- MATERIAL -
• • • • • • •
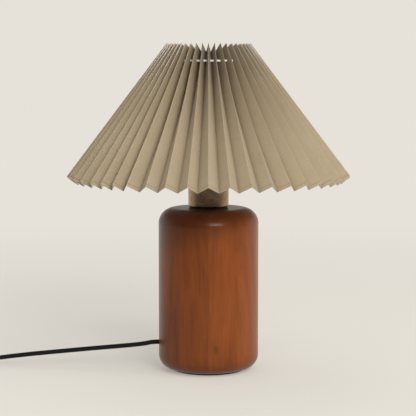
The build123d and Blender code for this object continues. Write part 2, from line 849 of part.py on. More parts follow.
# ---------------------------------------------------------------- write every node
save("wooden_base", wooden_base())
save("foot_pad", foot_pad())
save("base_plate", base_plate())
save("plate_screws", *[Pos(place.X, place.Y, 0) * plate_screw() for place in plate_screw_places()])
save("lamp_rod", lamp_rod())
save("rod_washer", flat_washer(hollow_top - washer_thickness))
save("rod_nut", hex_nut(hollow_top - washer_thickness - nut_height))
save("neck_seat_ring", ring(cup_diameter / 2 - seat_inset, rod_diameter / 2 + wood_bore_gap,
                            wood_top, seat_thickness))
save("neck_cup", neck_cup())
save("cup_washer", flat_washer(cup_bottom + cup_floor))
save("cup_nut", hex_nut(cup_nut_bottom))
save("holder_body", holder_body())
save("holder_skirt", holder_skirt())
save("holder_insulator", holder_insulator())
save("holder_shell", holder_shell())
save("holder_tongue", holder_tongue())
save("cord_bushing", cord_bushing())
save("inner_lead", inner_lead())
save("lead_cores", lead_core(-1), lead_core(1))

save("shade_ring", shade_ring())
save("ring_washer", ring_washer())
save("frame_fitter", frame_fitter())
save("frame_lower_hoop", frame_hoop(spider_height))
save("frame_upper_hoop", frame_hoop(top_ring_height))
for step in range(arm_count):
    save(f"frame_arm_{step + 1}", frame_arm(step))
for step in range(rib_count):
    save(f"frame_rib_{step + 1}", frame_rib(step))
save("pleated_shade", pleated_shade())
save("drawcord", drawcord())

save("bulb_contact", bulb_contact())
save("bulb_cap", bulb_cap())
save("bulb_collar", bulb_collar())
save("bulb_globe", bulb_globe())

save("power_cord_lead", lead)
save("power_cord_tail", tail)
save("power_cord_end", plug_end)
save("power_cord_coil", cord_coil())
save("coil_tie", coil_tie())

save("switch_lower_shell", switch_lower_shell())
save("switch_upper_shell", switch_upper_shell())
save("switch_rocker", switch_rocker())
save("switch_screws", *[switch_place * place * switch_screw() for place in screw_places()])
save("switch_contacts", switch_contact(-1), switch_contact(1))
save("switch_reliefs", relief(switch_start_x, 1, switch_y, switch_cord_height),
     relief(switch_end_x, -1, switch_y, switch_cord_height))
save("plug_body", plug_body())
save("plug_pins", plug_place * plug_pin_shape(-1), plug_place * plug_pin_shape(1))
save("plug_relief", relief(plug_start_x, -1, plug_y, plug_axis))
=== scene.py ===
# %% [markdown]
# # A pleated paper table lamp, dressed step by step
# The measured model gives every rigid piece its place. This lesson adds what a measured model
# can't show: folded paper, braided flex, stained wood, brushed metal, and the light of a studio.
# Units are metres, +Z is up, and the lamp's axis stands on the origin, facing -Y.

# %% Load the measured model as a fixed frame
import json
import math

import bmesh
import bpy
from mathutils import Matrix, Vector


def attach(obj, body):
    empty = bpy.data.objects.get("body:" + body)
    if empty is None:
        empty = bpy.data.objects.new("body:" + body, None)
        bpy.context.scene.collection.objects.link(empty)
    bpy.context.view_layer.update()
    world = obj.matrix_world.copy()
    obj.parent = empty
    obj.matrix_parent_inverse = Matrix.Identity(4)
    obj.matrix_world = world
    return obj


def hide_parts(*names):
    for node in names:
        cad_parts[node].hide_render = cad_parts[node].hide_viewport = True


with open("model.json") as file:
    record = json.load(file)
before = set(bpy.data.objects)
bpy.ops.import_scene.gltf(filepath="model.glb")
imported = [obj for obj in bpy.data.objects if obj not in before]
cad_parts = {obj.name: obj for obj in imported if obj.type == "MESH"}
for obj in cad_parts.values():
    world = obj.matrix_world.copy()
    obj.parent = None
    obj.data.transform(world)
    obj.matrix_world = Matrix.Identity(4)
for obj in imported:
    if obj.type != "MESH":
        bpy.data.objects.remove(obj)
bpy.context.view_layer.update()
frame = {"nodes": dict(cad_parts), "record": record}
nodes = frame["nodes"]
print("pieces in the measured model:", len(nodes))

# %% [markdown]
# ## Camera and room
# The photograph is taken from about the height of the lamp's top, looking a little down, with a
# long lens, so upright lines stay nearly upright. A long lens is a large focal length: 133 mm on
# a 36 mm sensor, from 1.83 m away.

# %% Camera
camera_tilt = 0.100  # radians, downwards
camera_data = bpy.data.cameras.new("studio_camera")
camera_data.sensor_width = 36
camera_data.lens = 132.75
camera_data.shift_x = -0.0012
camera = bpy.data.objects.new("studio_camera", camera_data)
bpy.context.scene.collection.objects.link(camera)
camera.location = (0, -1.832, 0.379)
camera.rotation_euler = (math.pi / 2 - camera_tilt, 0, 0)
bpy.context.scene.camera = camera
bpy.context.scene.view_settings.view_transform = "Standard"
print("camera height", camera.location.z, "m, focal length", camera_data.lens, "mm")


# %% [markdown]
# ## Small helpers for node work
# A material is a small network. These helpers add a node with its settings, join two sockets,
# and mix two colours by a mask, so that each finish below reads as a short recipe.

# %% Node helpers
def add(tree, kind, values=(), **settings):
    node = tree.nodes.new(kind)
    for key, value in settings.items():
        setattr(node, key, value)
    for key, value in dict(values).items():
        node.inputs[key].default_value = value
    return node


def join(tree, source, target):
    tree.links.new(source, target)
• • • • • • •
- WHAT THE TASK ASKS -
What do the lines above say from the one containing "plug_place * plug_pin_shape(1))" down to the one containing "imported = [obj"? Return them exactly, both end lines included, and only them.

- FULL SOLUTION -
save("plug_pins", plug_place * plug_pin_shape(-1), plug_place * plug_pin_shape(1))
save("plug_relief", relief(plug_start_x, -1, plug_y, plug_axis))
=== scene.py ===
# %% [markdown]
# # A pleated paper table lamp, dressed step by step
# The measured model gives every rigid piece its place. This lesson adds what a measured model
# can't show: folded paper, braided flex, stained wood, brushed metal, and the light of a studio.
# Units are metres, +Z is up, and the lamp's axis stands on the origin, facing -Y.

# %% Load the measured model as a fixed frame
import json
import math

import bmesh
import bpy
from mathutils import Matrix, Vector


def attach(obj, body):
    empty = bpy.data.objects.get("body:" + body)
    if empty is None:
        empty = bpy.data.objects.new("body:" + body, None)
        bpy.context.scene.collection.objects.link(empty)
    bpy.context.view_layer.update()
    world = obj.matrix_world.copy()
    obj.parent = empty
    obj.matrix_parent_inverse = Matrix.Identity(4)
    obj.matrix_world = world
    return obj


def hide_parts(*names):
    for node in names:
        cad_parts[node].hide_render = cad_parts[node].hide_viewport = True


with open("model.json") as file:
    record = json.load(file)
before = set(bpy.data.objects)
bpy.ops.import_scene.gltf(filepath="model.glb")
imported = [obj for obj in bpy.data.objects if obj not in before]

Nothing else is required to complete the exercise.